PHutures – 100 Alumni Voices »

Daesha Ramachandran

“Just do it. Ask the questions, find the people, be brave and vulnerable about what you don’t know, but recognize that you do have a set of really explicit, unique talents that are yours alone to offer.”

Bloomberg School of Public Health

Population, Family & Reproductive Health, PhD 2016

CEO/Founder at Tusk

Daesha‘s Podcast Episode

In this episode, we discuss how Daesha’s initial interests in public service and academic teaching evolved over the course of her PhD program in Population, Family & Reproductive Health, her experience founding a boutique consulting firm focused on equity and organizational and systems change, and her take on the importance of recognizing and affirming your unique worth and talents for sustaining yourself through the many challenges of doctoral training.

Learn More About Daesha‘s Story

We never step in the same river twice

I selected this photo for a few reasons.

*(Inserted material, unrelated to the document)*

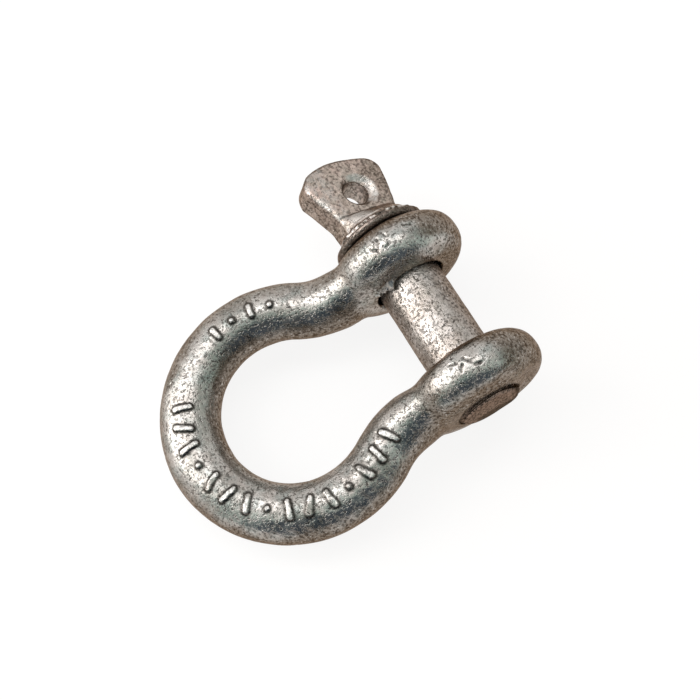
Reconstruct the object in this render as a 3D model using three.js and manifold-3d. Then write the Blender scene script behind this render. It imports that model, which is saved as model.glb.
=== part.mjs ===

Who I am and what I make a living doing are both river stories: like rivers, that become a part of all that they meet, growing up as a biracial child of immigrants meant learning to adapt and transform early and often. While there’s some bittersweetness to that skill, there’s a lot of power and resilience in it, too. That we can both shape and be shaped by the world around us, always in motion, always a work in progress, while still offering the world some nourishment provokes in me a profound sense of hope. We are always learning, growing, becoming, and there’s a lot of power in that way of being in the world.

August

Parenting is such a vulnerable and hopeful pursuit. It’s been, by far, the most generative and healing chapter in my life. Being a good ancestor, to my children and the ones who come after them, requires me to show up in my day to day on purpose, to separate the wheat from the chaff about where I spend my time and energy. One of the most generous gifts of parenthood is awakening to the long line of intergenerational healing and strength we pass on from one age to the next. As I watch my children grow and thrive, I see them healing in ways that were not available to me or my ancestors. To be part of an evolution like that, well, it’s the origin story of revolution, to me.